If it be true that the decrees of the colonies are transmitted *239 to the seat of government, and registered in the department of state, a certificate of that fact under the great seal, with a copy of the decree authenticated in the same manner, would be sufficient prima facie evidence of the verity of what was so certified; but the certificate offered to the court is under the private seal of the person giving it, which cannot be known to this court, and of consequence can authenticate nothing. The paper, therefore, purporting to be a sequestration of the Aurora and her cargo in Para ought not to have been laid before the jury

Admitting the originals in the Portuguese language to have been authenticated properly, yet there was error in admitting the translation to have been read on the certificate of the consul. Interpreters are always sworn, and the translation of a consul not on oath can have no greater validity than that of any other respectable man.

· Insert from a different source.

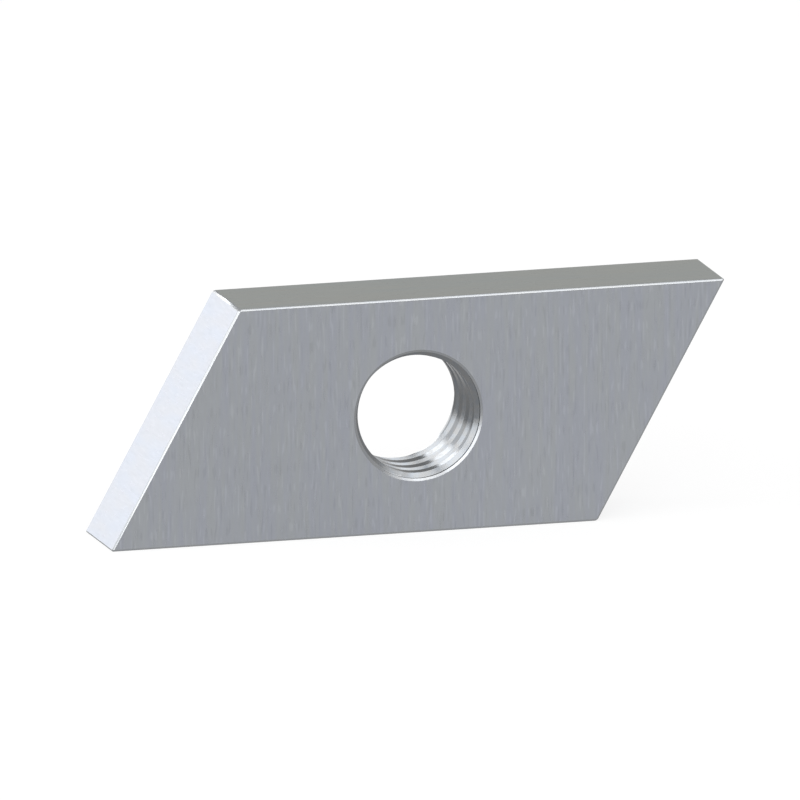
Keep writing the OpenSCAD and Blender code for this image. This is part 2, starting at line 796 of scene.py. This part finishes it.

If the court erred in admitting as testimony papers which ought not to have been received, the judgment is of course to be reversed and a new trial awarded. It is urged that there is enough in the record to induce a jury to find a verdict for the defendants, independent of the testimony objected to, and that, in saying what judgment the court below ought to have rendered, a direction to that effect might be given. If this was even true in point of fact, the inference is not correctly drawn. — There must be a new trial, and at that new trial each party is at liberty to produce new evidence. Of consequence this court can give no instructions respecting that evidence.

The judgment must be reversed with costs and the cause remanded to be again tried in the circuit court, with instructions not to permit the copies of the edicts of Portugal and the sentence in the proceedings mentioned, to go to the jury, unless they be authenticated according to law.[*]

NOTES

[*] In the argument of this case, a question was suggested by CHASE, J. whether a bill of exceptions would lay to a charge given by the judge to the jury, unless it be upon a point on which the opinion of the court was prayed; and doubted whether it would within the statute of Westminster.

MARSHALL, C.J. thought that it would, and observed that in England the correctness of the instruction of the judge to the jury at Nisi Prius, usually came before the court on a motion for a new trial, and if in this country, the question could not come up by a bill of exceptions, the party would be without remedy.